Provided information ▸
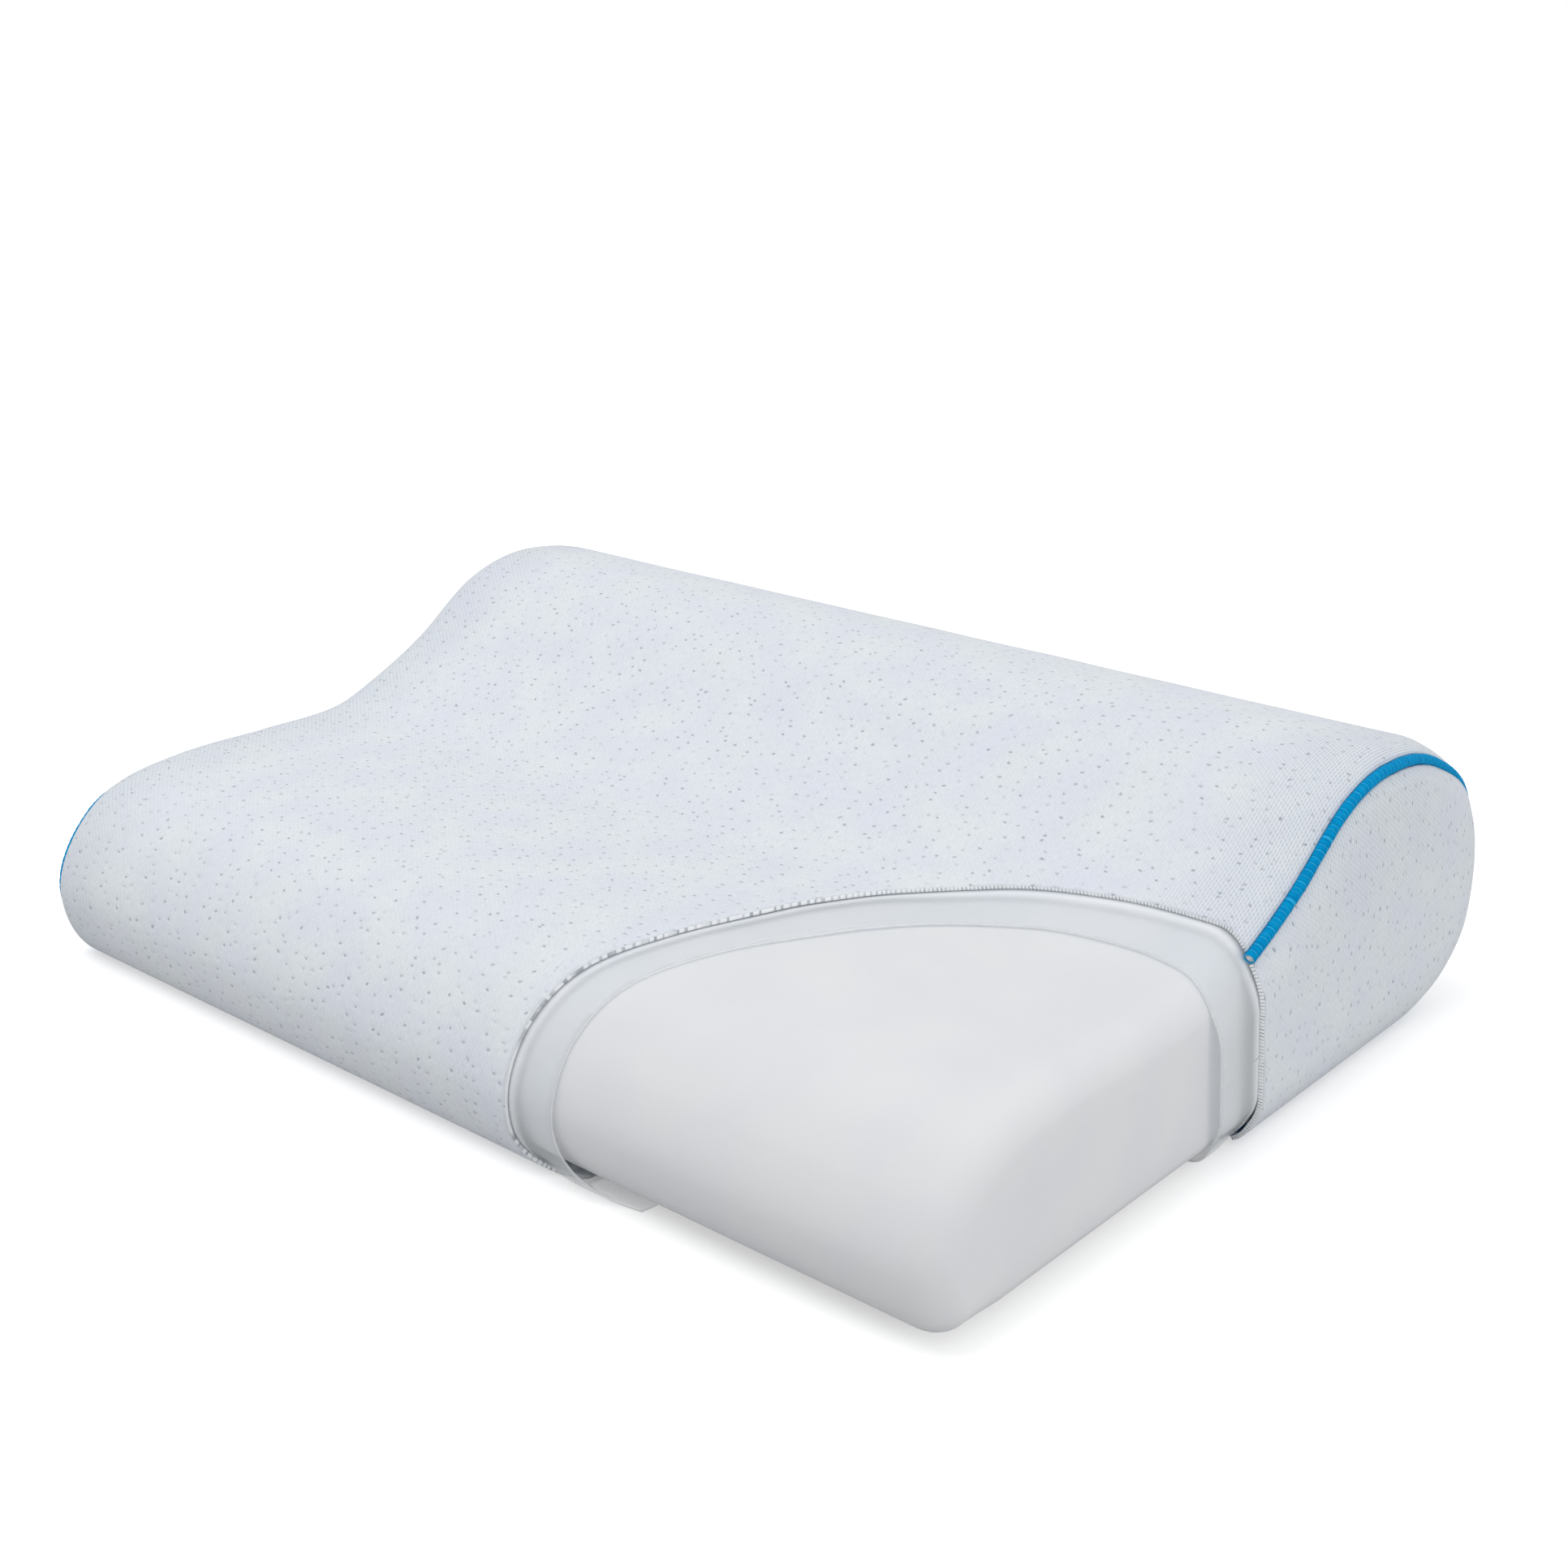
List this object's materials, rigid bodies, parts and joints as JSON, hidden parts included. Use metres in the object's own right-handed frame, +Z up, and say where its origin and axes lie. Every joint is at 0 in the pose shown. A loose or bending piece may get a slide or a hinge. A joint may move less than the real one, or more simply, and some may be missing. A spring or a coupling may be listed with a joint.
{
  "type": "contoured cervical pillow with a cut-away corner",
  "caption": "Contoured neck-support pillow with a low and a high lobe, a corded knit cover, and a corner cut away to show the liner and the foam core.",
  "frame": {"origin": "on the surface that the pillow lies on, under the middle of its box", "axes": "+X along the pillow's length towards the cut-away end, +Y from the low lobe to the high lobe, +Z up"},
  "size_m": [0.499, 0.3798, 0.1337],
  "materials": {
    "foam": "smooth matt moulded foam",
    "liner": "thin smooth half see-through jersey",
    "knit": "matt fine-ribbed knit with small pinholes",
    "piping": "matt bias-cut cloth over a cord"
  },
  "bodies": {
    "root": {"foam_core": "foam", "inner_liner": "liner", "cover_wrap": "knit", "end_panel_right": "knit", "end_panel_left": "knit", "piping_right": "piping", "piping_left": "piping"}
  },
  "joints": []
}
--
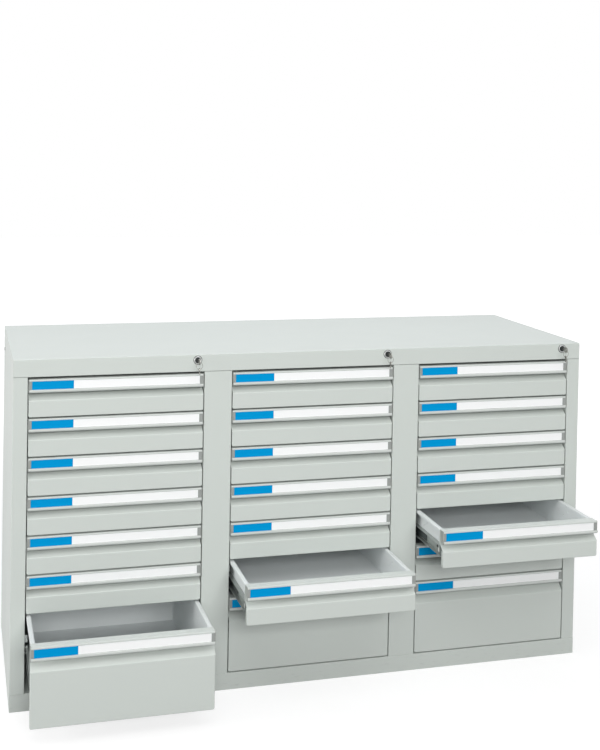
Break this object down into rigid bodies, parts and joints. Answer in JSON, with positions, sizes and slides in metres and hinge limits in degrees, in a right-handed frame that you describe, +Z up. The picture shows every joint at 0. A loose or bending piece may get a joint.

Problem statement ▸ Check the data for the word "materials" and pull out the lines that have it.

Full solution ▸
List this object's materials, rigid bodies, parts and joints as JSON, hidden parts included. Use metres in the object's own right-handed frame, +Z up, and say where its origin and axes lie. Every joint is at 0 in the pose shown. A loose or bending piece may get a slide or a hinge. A joint may move less than the real one, or more simply, and some may be missing. A spring or a coupling may be listed with a joint.
  "materials": {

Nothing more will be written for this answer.